Most of them will end the year with fewer employees than they started with, despite continuing to hire young engineers, according to the HR heads at two of the seven companies.
The numbers were collated by Mint after extensive interviews with 22 current and former employees across these seven companies.
Preparing the ground for layoffs, each of these seven companies has already put a higher number of employees on notice by awarding them the lowest ratings. Cognizant has placed more than 15,000 employees in the lowest category (bucket IV), and Infosys has placed more than 3,000 senior managers in the category of employees needing improvement.
DXC Technology is in the midst of a three-year plan to reduce the number of offices in the country from 50 to 26. The company plans to ask 5.9%, or 10,000, of its 170,000 employees to leave this year.
All seven companies are still in denial mode and attribute the planned exits to a “marginal” increase in the number of poor performers on account of a “more rigorous” performance evaluation process.
“Cognizant has not conducted any layoffs,” a spokesman said, adding that the performance-based reviews this year are consistent with past ones.
“Our performance management process provides for a bi-annual assessment of performance,” a spokeswoman for Infosys said, declining to share the number of employees asked to leave in the current quarter. “We do this every year and the numbers could vary every performance cycle”
“Performance appraisal may also lead to the separation of some employees from the company and these numbers vary from year to year,” said a Wipro spokesperson.
Spokespersons for Wipro, Infosys and Capgemini termed the numbers cited in this article, in terms of employees being laid off, speculative.
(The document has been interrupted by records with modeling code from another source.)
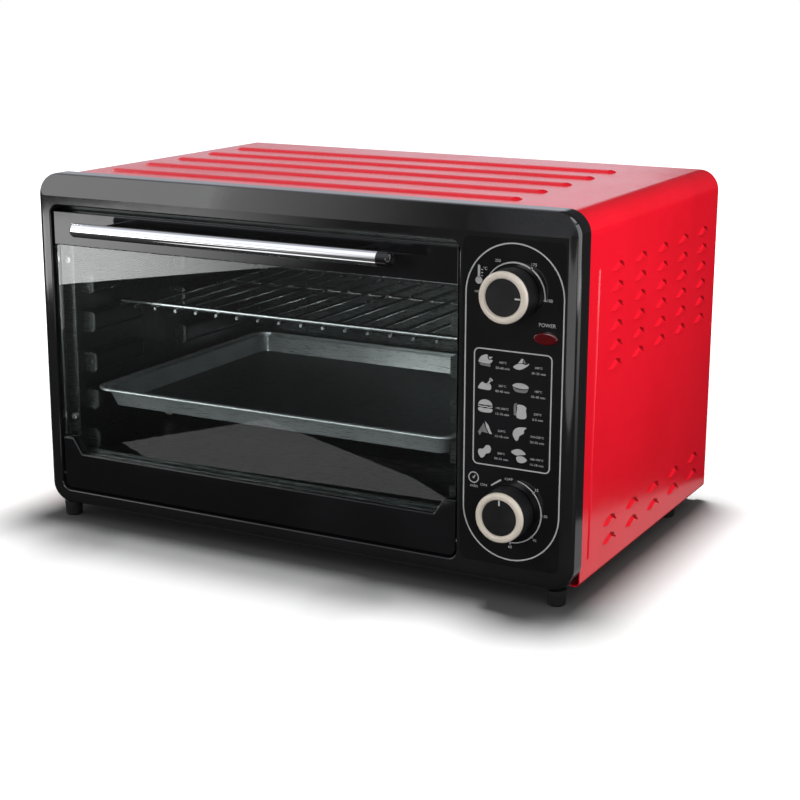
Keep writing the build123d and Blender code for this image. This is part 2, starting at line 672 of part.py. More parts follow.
def fan_housing():
    """Round pan that encloses the fan behind the right wall."""
    x = CAV_RIGHT + SHEET
    pan = rod_x(x, x + FAN_HOUSING_DEPTH, FAN_Y, FAN_Z, FAN_HOUSING_RADIUS)
    rear = pan.faces().sort_by(Axis.X)[-1]
    pan = fillet(rear.edges(), 6)
    pan += rod_x(x, x + SHEET, FAN_Y, FAN_Z, FAN_HOUSING_RADIUS + 6)
    hollow = rod_x(x - 1, x + FAN_HOUSING_DEPTH - SHEET, FAN_Y, FAN_Z, FAN_HOUSING_RADIUS - SHEET)
    hollow_rear = hollow.faces().sort_by(Axis.X)[-1]
    pan -= fillet(hollow_rear.edges(), 5)
    return pan - rod_x(x, x + FAN_HOUSING_DEPTH + 2, FAN_Y, FAN_Z, 6)


def fan_motor():
    """Shaded-pole motor: laminated core, winding, end plates and stand-offs."""
    core = box(MOTOR_X + 9, MOTOR_X + 25, FAN_Y - 30, FAN_Y + 24, FAN_Z - 24, FAN_Z + 24)
    core -= box(MOTOR_X + 8, MOTOR_X + 26, FAN_Y - 20, FAN_Y - 12, FAN_Z - 12, FAN_Z + 12)
    winding = rod_z(FAN_Z - 11, FAN_Z + 11, MOTOR_X + 17, FAN_Y - 25, 11.5)
    body = core + winding
    body += rod_x(MOTOR_X + 3, MOTOR_X + 9, FAN_Y, FAN_Z, 9)
    body += rod_x(MOTOR_X + 25, MOTOR_X + 32, FAN_Y, FAN_Z, 9)
    for side in (-1, 1):
        body += rod_x(MOTOR_X, MOTOR_X + 9, FAN_Y + 10, FAN_Z + side * 18, 2.5)
        body += rod_x(MOTOR_X, MOTOR_X + 9, FAN_Y - 10, FAN_Z + side * 18, 2.5)
    return body - rod_x(MOTOR_X - 1, MOTOR_X + 34, FAN_Y, FAN_Z, FAN_SHAFT_RADIUS + RUNNING)


def fan_shaft():
    """Motor shaft that carries the fan."""
    return rod_x(FAN_HUB_X - 4, MOTOR_X + 35, FAN_Y, FAN_Z, FAN_SHAFT_RADIUS)


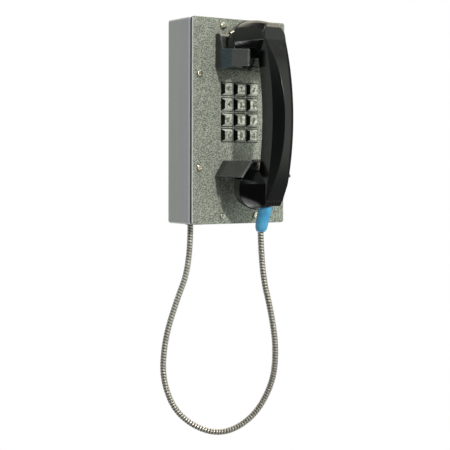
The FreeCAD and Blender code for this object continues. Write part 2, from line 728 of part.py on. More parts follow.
def neck(axis_point, towards_middle, rim_angles, ends, crown):
    """A body from the round cap seam to an outline of (x, height, z) points on the handle.

    Halfway, its far side stands proud of the straight run by the crown.
    """
    centre = axis_point(CAP_T)
    axis = (axis_point(1) - axis_point(0)).normalize()
    inward = vec(1, 0, 0).cross(axis) * towards_middle

    def rim(degrees):
        angle = math.radians(degrees)
        return centre + (inward * math.cos(angle) + vec(1, 0, 0) * math.sin(angle)) * NECK_R

    def halfway(near, far, degrees):
        proud = crown * max(-math.cos(math.radians(degrees)), 0.0)
        return (near + far) * 0.5 - inward * proud

    right = [(angle, vec(x, out(h), z)) for angle, (x, h, z) in zip(rim_angles, ends)]
    ring = right + [(360 - angle, vec(-p.x, p.y, p.z)) for angle, p in right[::-1]]
    angles = [angle for angle, point in ring]
    far = [point for angle, point in ring]
    turned = angles[1:] + [angles[0] + 360]
    half_angles = [(first + last) / 2 for first, last in zip(angles, turned)]
    far_middles = [(first + last) * 0.5 for first, last in zip(far, far[1:] + far[:1])]
    near = [rim(angle) for angle in angles]
    near_middles = [rim(angle) for angle in half_angles]
    between = [halfway(*row) for row in zip(near, far, angles)]
    between_middles = [halfway(*row) for row in zip(near_middles, far_middles, half_angles)]
    wires = [ring_wire(near, near_middles), ring_wire(between, between_middles),
             ring_wire(far, far_middles)]
    faces = list(Part.makeLoft(wires, False, False).Faces)
    faces.append(Part.Face(wires[0]))
    for (_, first), (_, last) in zip(right, right[1:]):
        others = [vec(-last.x, last.y, last.z), vec(-first.x, first.y, first.z)]
        faces.append(Part.Face(Part.makePolygon([first, last] + others + [first])))
    shell = Part.makeShell(faces)
    shell.sewShape()
    solid = Part.makeSolid(Part.Shell(shell.Faces))
    if solid.Volume < 0:
        solid.reverse()
    return solid


def handset_shell():
    shell = handle_bar()
    shell = shell.fuse(neck(ear_axis_point, 1, EAR_ANGLES, EAR_NECK, EAR_CROWN))
    shell = shell.fuse(neck(mouth_axis_point, -1, MOUTH_ANGLES, MOUTH_NECK, 0.0))
    for axis_point in (ear_axis_point, mouth_axis_point):
        shell = shell.fuse(along(axis_point, 5, CAP_T + 1, SPIGOT_R))
    for axis_point in (ear_axis_point, mouth_axis_point):
        shell = shell.cut(along(axis_point, 4, POCKET_END, POCKET_R))
        shell = shell.cut(along(axis_point, POCKET_END - 1, 44, WIRE_HOLE_R))
    bend_centre = vec(0, out(CHANNEL_H - CHANNEL_BEND_R), 0)
    torus = Part.makeTorus(CHANNEL_BEND_R, CHANNEL_R, bend_centre, vec(1, 0, 0))
    channel = torus.common(block(-8, 8, out(50), out(110), -90, 97))
    shell = shell.cut(channel)
    shell = shell.cut(boot_stem(BOOT_STEM_R + 0.05, 26)).removeSplitter()
    return shell.cut(cord_boot())


def cap(axis_point, hole_rings):
    """Screw-on cap with a rounded rim and rings of sound holes."""
    body = along(axis_point, 0, CAP_T, CAP_R)
    face_centre = axis_point(0)
    rim = [e for e in body.Edges if (e.CenterOfMass - face_centre).Length < 0.5 and e.Length > 100]
    body = body.makeFillet(CAP_RIM_R, rim)
    body = body.cut(along(axis_point, CAP_WALL, CAP_T + 1, SPIGOT_R + 0.05))
    axis = (axis_point(1) - axis_point(0)).normalize()
    across = vec(1, 0, 0)
    upwards = axis.cross(across)
    for ring_r, count in hole_rings:
        for index in range(count):
            angle = 2 * math.pi * index / count
            centre = face_centre + across * (ring_r * math.cos(angle))
            centre = centre + upwards * (ring_r * math.sin(angle)) - axis
            body = body.cut(Part.makeCylinder(SOUND_HOLE_R, CAP_WALL + 3, centre, axis))
    return body


def capsule(axis_point, radius, depth):
    back = CAPSULE_START + depth
    body = along(axis_point, CAPSULE_START, back, radius)
    return body.fuse(along(axis_point, back, back + 2, radius * 0.45)).removeSplitter()


def capsule_gasket(axis_point, radius):
    ring = along(axis_point, CAP_WALL, CAPSULE_START, radius)
    return ring.cut(along(axis_point, CAP_WALL - 1, 8, radius - 4))


def hook_magnet():
    ring = along(ear_axis_point, MAGNET_START, POCKET_END, 12.0)
    return ring.cut(along(ear_axis_point, MAGNET_START - 1, POCKET_END + 1, 11.0))


def boot_axis():
    lean = math.radians(BOOT_ROOT_LEAN)
    return vec(0, math.sin(lean), -math.cos(lean))


def boot_stem(radius, length):
    root = vec(0, out(BOOT_ROOT_H), BOOT_ROOT_Z)
    return Part.makeCylinder(radius, length, root - boot_axis() * length, boot_axis())


def cord_boot():
    """Moulded sleeve, cut off along the handset's underside, that hangs straight at its end."""
    wires = []
    for h, z, lean, radius in BOOT_SECTIONS:
        lean = math.radians(lean)
        facing = vec(0, math.sin(lean), -math.cos(lean))
        wires.append(Part.Wire(Part.makeCircle(radius, vec(0, out(h), z), facing)))
    sleeve = Part.makeLoft(wires, True, False)
    below = [(BOOT_TOP[1][0], -140.0), (BOOT_TOP[0][0], -140.0)]
    sleeve = sleeve.common(prism_x(BOOT_TOP + below, -10, 10))
    return sleeve.fuse(boot_stem(BOOT_STEM_R, BOOT_STEM_LENGTH)).removeSplitter()


def cord_anchor():
    """Crimped collar that holds the cord inside the handset."""
    root = vec(0, out(BOOT_ROOT_H), BOOT_ROOT_Z) - boot_axis() * BOOT_STEM_LENGTH
    return Part.makeCylinder(ANCHOR_R, ANCHOR_LENGTH, root - boot_axis() * ANCHOR_LENGTH, boot_axis())


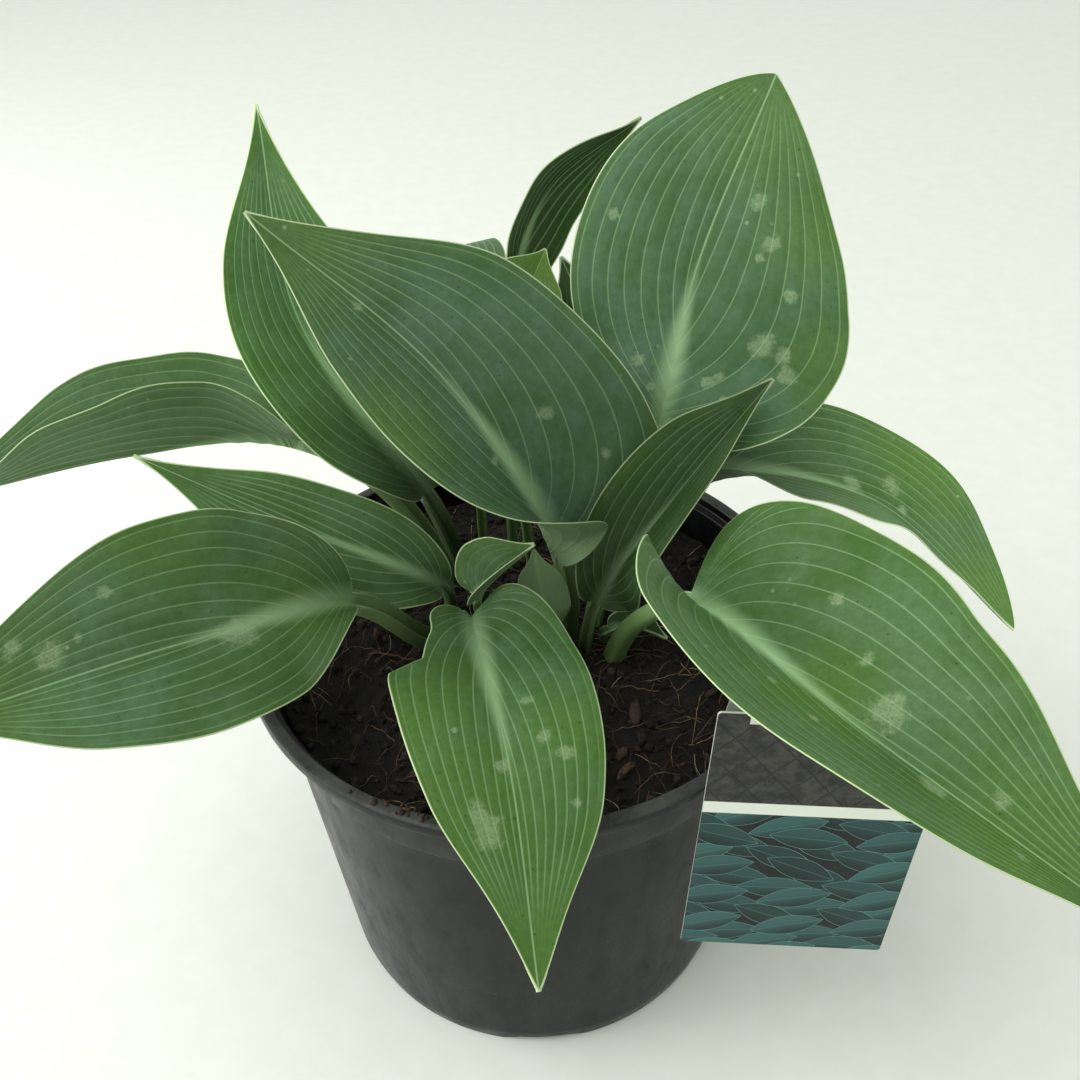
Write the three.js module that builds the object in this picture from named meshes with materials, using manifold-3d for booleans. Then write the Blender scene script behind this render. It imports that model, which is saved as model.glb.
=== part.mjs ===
// A hosta in a plastic nursery pot: the pot, its soil, each leaf with its stalk, and the label card.
// Millimetres, +Z up. The origin is the middle of the pot's underside, and the plant's front faces -Y.
import * as THREE from "three";
import { mergeVertices } from "three/addons/utils/BufferGeometryUtils.js";
import Module from "manifold-3d";

// ---- Driving dimensions ----

const POT_HEIGHT = 151;
const POT_SEGMENTS = 56;
const RIM_RADIUS = 95; // outside of the rolled lip
const RIM_DEPTH = 4.6; // height of the rolled lip
const RIM_WIDTH = 4.4;
const BAND_RADIUS = [87.2, 90]; // outside of the stiffening band, at its lower edge and below the lip
const BAND_DEPTH = 25; // from the pot's top to the band's lower edge
const BAND_STEP = 1.4; // how far the band stands out from the tapered wall
const BASE_RADIUS = 76.5; // outside of the wall where it meets the floor
const WALL = 1.8;
const FOOT_HEIGHT = 6; // top of the floor
const FOOT_RADIUS = 75;
const FOOT_WIDTH = 7;
const FLOOR_THICKNESS = 2;
const PAD_RADIUS = 20; // the flat middle of the floor, level with the foot ring
const PAD_SLOPE = 3;
const FOOT_GAPS = 4; // recesses in the foot ring, the first of them at the front
const FOOT_GAP_WIDTH = [34, 18]; // at the ground and at the top
const FOOT_GAP_HEIGHT = 3.6;
const DRAIN_HOLES = 8;
const DRAIN_RADIUS = 6;
const DRAIN_CIRCLE = 48;

const SOIL_LEVEL = 135;
const SOIL_DOME = 3; // how much higher the soil lies in the middle
const SOIL_LUMP = 1.4;
const SOIL_RINGS = 10;
const SOIL_SEED = 7;
const CLEARANCE = 0.4;
const STALK_SUNK = 14; // how deep a stalk stands in the soil
const HOLE_RADIUS = [1.4, 3.1]; // for the thinnest stalk, and how much more for one of full size
const HOLE_FLARE = 1.8; // how much wider a hole is at the top
const HOLE_SEGMENTS = 14;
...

A DXC spokesperson declined comment.
“We continue to implement strategies to meet the changing demands of business in the current global economic environment. As a performance driven organization, we assess employee performance on a regular basis and take necessary actions wherever necessary,” said a spokesperson for Tech Mahindra.
A spokesperson for HCL said that the company does not have any plans to ask more employees to leave in the current year.
In the past, between 1% and 1.5% of a large Indian IT firm’s employees would be asked to leave every year on account of poor performance. The number was 3% for foreign companies with large Indian operations. This year, the range is likely to be 2-6% across Indian and foreign companies.
Tata Consultancy Services Ltd (TCS), the largest IT employer with close to 390,000 employees, does not have any plans to ask anyone to leave this year, said a spokeswoman.
At the heart of the problem is the fundamental change in the business model that Indian IT companies are wrestling with. It’s as if the world has become digital, and they haven’t (at least, not enough).
“Digital revenue is still less than a fourth of traditional business. Meanwhile, traditional business is slowing. All of us have to re-look at the existing talent pool to make sure it is aligned to future needs,” one of the HR heads cited above said on condition of anonymity.
As IT companies start working on newer technologies such as cloud computing, they are fast moving from a people-led model, which means they need fewer employees. Meanwhile, many of the IT companies have embraced automation tools to perform the mundane, repeatable tasks that were performed by an army of engineers earlier.
“The entire pyramid structure (organizational structure) is getting disrupted,” the second HR head cited earlier added.